Currents and Changes

Cultural changes happen at various points on a continuum of intensity from minor to major degrees of magnitude – from imperceptible tremors, to catastrophic, explosive cultural eruptions. New fault-lines appear as ideologies continuously change size and shape. Ideological formations grow along constructive margins when convection currents eject new material from the toxic core. Destructive plate margins – subduction zones – are ideological ‘trouble spots’ or points of friction, regions of contention where adjoining formations collide, giving rise to destructive outbursts of acute hostility or prolonged phases of chronic enmity.
Wayward cultural currents of representational possibility pervade the social climate, inducing atmospheric changes and fluctuations. These convection currents of collective thinking are in a constant state of emergence and conflict with the rigid, entrenched, tendencies of tradition and established ideological formations. Social movements, crusades, manias, fads, fancies, aesthetic styles and fashions seem to emerge from nowhere. They dissipate almost as soon as they appear, but such transient phenomena, if they disclose subversive possibilities of mutation and realignment, can inflame sensibilities at the margins, becoming catalysts for change while inducing aggressive neophobic reactions.
When tension builds up and accumulates within the structural irregularities generated by random patterns of social interaction across the entire field of social forces, vibrations are experienced as tremors in the superstructure and across the entire biosphere. As a result seismic waves are propagated through the elastic cultural phenomena of the cohesive field, displacing and disturbing the accident-prone causal network with ephemeral, effervescent currents of thought. There may be gradual or sudden shifts of perspective along fractures and faults of adjacent or competing world-views. Tension may be relieved by snapping or rebounding along lines of weakness in the force field of cohesion, causing various forms of normality malfunction: outbursts of mass hysteria, epidemics of moral panic and in many cases, open warfare.
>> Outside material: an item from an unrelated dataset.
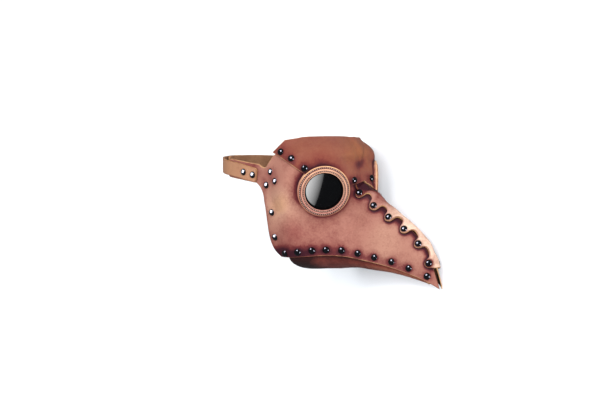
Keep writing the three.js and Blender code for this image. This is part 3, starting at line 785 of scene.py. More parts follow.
class Nodes:
    """A short way to build a shader tree."""

    def __init__(self, name):
        self.material = bpy.data.materials.new(name)
        self.material.use_nodes = True
        self.tree = self.material.node_tree
        self.tree.nodes.clear()
        output = self.tree.nodes.new("ShaderNodeOutputMaterial")
        self.shader = self.tree.nodes.new("ShaderNodeBsdfPrincipled")
        self.tree.links.new(self.shader.outputs[0], output.inputs[0])

    def node(self, kind, inputs=None, **settings):
        made = self.tree.nodes.new(kind)
        for key, value in settings.items():
            setattr(made, key, value)
        for key, value in (inputs or {}).items():
            self.give(made.inputs[key], value)
        return made

    def give(self, socket, value):
        if isinstance(value, bpy.types.NodeSocket):
            self.tree.links.new(value, socket)
        else:
            socket.default_value = value

    def math(self, operation, a, b):
        return self.node("ShaderNodeMath", {0: a, 1: b}, operation=operation).outputs[0]

    def times(self, value, factor):
        return self.math("MULTIPLY", value, factor)

    def swing(self, value, size):
        """A noise value turned into one that goes evenly to both sides of zero."""
        return self.times(self.math("SUBTRACT", value, 0.5), size)

    def mix(self, factor, a, b):
        made = self.node("ShaderNodeMix", data_type="RGBA")
        self.give(made.inputs[0], factor)
        self.give(made.inputs[6], a)
        self.give(made.inputs[7], b)
        return made.outputs[2]

    def field(self, name):
        return self.node("ShaderNodeAttribute", attribute_name=name).outputs["Fac"]

    def ramp(self, value, low, high):
        made = self.node("ShaderNodeMapRange", {0: value, 1: low, 2: high, 3: 0.0, 4: 1.0})
        return made.outputs[0]

    def noise(self, scale, detail=2.0, roughness=0.5, stretch=None):
        place = self.node("ShaderNodeTexCoord").outputs["Object"]
        if stretch:
            place = self.node("ShaderNodeMapping", {"Vector": place, "Scale": stretch}).outputs[0]
        made = self.node("ShaderNodeTexNoise", {"Vector": place, "Scale": scale * 1000,
                                                "Detail": detail, "Roughness": roughness})
        return made.outputs[0]

    def cells(self, scale):
        place = self.node("ShaderNodeTexCoord").outputs["Object"]
        made = self.node("ShaderNodeTexVoronoi", {"Vector": place, "Scale": scale * 1000},
                         feature="DISTANCE_TO_EDGE")
        return made.outputs[0]

    def look(self, inputs):
        """Gives values and sockets to the shader and returns the finished material."""
        for key, value in inputs.items():
            self.give(self.shader.inputs[key], value)
        return self.material

    def bump(self, height, strength, distance, under=None):
        inputs = {"Height": height, "Strength": strength, "Distance": distance / 1000}
        if under is not None:
            inputs["Normal"] = under
        return self.node("ShaderNodeBump", inputs).outputs[0]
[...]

These types of unstable behavioural phenomena can and will operate as part of the repressive regime, being the natural consequences of structural and dogmatic violence used to maintain the toxic core of solidarity. Indeed, the ruling elite can – at times – benefit from a continuing state of nervous excitation among subordinate subaltern groups in order to facilitate mass mobilisation, or to maintain docility, fatalism and siege mentality. However the forces involved may exceed the controlling capacity, threatening the normative ontological stability and moral ascendancy of the ruling caste. In this case destabilisation and displacement can lead to unforeseen cultural mutations or to new paradigmatic, ideological formations arising from subversive zones of convergence, breakdown or re-signification.
Bibliographical Note: the term ‘cultural seismology’ is derived from an essay ‘The Name and Nature of Modernism’ (1976) by Malcolm Bradbury and James McFarlane. This essay is included in Malcolm Bradbury & James McFarlane (Eds.) Modernism 1890-1930, Penguin Books, 1981, where the term is defined as ‘the attempt to record the shifts and displacements of sensibility that regularly occur in the history of art and literature and thought’. The purpose of the present outline is to sketch out a primal (provisional) field structure of ‘culture’ and its causal network, to help elucidate such ‘shifts’ and ‘displacements’.